COLLECTED DATA:
>>>>>
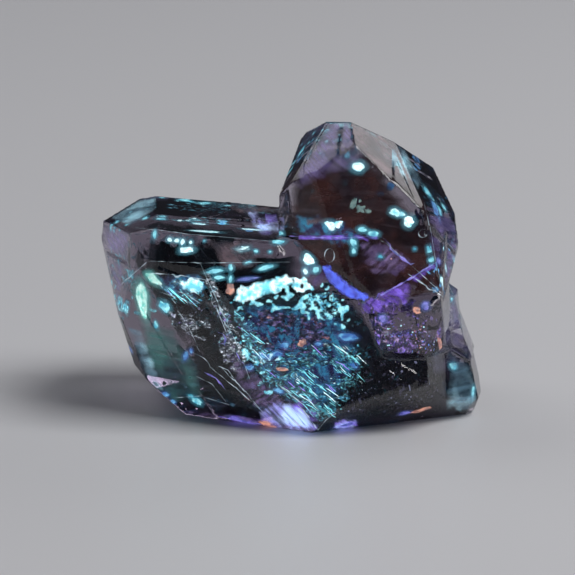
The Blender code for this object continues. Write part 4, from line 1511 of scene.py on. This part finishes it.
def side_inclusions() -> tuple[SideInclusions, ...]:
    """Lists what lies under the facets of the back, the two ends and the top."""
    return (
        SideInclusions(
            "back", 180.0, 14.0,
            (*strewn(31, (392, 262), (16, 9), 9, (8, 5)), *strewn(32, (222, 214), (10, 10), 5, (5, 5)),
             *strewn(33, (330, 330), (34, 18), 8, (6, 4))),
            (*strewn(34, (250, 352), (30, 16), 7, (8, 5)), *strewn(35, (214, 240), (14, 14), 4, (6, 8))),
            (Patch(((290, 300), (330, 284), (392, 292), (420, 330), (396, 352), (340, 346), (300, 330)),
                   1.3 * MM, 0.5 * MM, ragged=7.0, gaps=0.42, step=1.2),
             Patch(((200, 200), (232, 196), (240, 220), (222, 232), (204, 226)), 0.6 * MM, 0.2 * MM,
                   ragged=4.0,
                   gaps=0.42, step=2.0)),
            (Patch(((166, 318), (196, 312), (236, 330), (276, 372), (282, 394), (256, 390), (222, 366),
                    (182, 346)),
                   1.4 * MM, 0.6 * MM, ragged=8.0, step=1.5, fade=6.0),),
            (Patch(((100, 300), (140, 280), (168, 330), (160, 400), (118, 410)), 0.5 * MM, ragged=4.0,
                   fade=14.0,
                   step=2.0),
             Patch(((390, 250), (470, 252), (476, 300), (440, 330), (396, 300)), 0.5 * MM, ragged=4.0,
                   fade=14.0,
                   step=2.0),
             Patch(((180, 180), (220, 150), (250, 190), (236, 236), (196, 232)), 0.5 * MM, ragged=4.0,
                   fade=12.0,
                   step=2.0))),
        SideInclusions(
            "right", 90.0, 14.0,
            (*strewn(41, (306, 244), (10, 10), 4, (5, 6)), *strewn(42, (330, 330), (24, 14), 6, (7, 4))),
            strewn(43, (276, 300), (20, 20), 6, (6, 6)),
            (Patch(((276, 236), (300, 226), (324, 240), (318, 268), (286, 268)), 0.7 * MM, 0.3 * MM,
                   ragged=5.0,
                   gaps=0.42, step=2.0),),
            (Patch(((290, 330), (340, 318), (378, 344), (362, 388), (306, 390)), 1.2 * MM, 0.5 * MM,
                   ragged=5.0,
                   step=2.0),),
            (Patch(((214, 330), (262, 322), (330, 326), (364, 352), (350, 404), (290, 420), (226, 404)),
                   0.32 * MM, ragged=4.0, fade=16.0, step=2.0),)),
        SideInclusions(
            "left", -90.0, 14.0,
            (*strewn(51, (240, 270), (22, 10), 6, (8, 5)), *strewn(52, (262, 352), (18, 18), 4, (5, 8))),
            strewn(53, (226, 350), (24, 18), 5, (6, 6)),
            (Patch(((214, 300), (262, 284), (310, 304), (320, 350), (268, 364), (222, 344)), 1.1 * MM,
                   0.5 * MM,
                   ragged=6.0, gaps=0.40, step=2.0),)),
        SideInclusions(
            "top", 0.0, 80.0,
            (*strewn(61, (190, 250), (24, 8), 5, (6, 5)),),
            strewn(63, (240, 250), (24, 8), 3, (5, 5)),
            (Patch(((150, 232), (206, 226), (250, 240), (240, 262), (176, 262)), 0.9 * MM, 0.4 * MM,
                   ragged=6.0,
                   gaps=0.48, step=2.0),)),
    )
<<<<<
DIRECTIONS: Reproduce the complete set of lines precisely as supplied.

SOLUTION TO THIS EXERCISE:
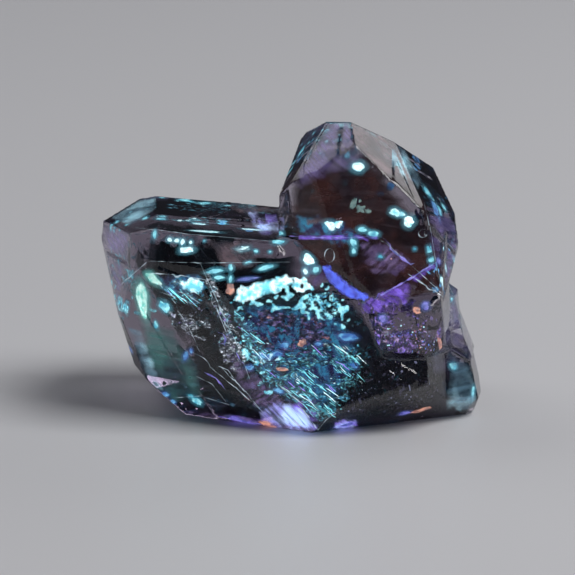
The Blender code for this object continues. Write part 4, from line 1511 of scene.py on. This part finishes it.
def side_inclusions() -> tuple[SideInclusions, ...]:
    """Lists what lies under the facets of the back, the two ends and the top."""
    return (
        SideInclusions(
            "back", 180.0, 14.0,
            (*strewn(31, (392, 262), (16, 9), 9, (8, 5)), *strewn(32, (222, 214), (10, 10), 5, (5, 5)),
             *strewn(33, (330, 330), (34, 18), 8, (6, 4))),
            (*strewn(34, (250, 352), (30, 16), 7, (8, 5)), *strewn(35, (214, 240), (14, 14), 4, (6, 8))),
            (Patch(((290, 300), (330, 284), (392, 292), (420, 330), (396, 352), (340, 346), (300, 330)),
                   1.3 * MM, 0.5 * MM, ragged=7.0, gaps=0.42, step=1.2),
             Patch(((200, 200), (232, 196), (240, 220), (222, 232), (204, 226)), 0.6 * MM, 0.2 * MM,
                   ragged=4.0,
                   gaps=0.42, step=2.0)),
            (Patch(((166, 318), (196, 312), (236, 330), (276, 372), (282, 394), (256, 390), (222, 366),
                    (182, 346)),
                   1.4 * MM, 0.6 * MM, ragged=8.0, step=1.5, fade=6.0),),
            (Patch(((100, 300), (140, 280), (168, 330), (160, 400), (118, 410)), 0.5 * MM, ragged=4.0,
                   fade=14.0,
                   step=2.0),
             Patch(((390, 250), (470, 252), (476, 300), (440, 330), (396, 300)), 0.5 * MM, ragged=4.0,
                   fade=14.0,
                   step=2.0),
             Patch(((180, 180), (220, 150), (250, 190), (236, 236), (196, 232)), 0.5 * MM, ragged=4.0,
                   fade=12.0,
                   step=2.0))),
        SideInclusions(
            "right", 90.0, 14.0,
            (*strewn(41, (306, 244), (10, 10), 4, (5, 6)), *strewn(42, (330, 330), (24, 14), 6, (7, 4))),
            strewn(43, (276, 300), (20, 20), 6, (6, 6)),
            (Patch(((276, 236), (300, 226), (324, 240), (318, 268), (286, 268)), 0.7 * MM, 0.3 * MM,
                   ragged=5.0,
                   gaps=0.42, step=2.0),),
            (Patch(((290, 330), (340, 318), (378, 344), (362, 388), (306, 390)), 1.2 * MM, 0.5 * MM,
                   ragged=5.0,
                   step=2.0),),
            (Patch(((214, 330), (262, 322), (330, 326), (364, 352), (350, 404), (290, 420), (226, 404)),
                   0.32 * MM, ragged=4.0, fade=16.0, step=2.0),)),
        SideInclusions(
            "left", -90.0, 14.0,
            (*strewn(51, (240, 270), (22, 10), 6, (8, 5)), *strewn(52, (262, 352), (18, 18), 4, (5, 8))),
            strewn(53, (226, 350), (24, 18), 5, (6, 6)),
            (Patch(((214, 300), (262, 284), (310, 304), (320, 350), (268, 364), (222, 344)), 1.1 * MM,
                   0.5 * MM,
                   ragged=6.0, gaps=0.40, step=2.0),)),
        SideInclusions(
            "top", 0.0, 80.0,
            (*strewn(61, (190, 250), (24, 8), 5, (6, 5)),),
            strewn(63, (240, 250), (24, 8), 3, (5, 5)),
            (Patch(((150, 232), (206, 226), (250, 240), (240, 262), (176, 262)), 0.9 * MM, 0.4 * MM,
                   ragged=6.0,
                   gaps=0.48, step=2.0),)),
    )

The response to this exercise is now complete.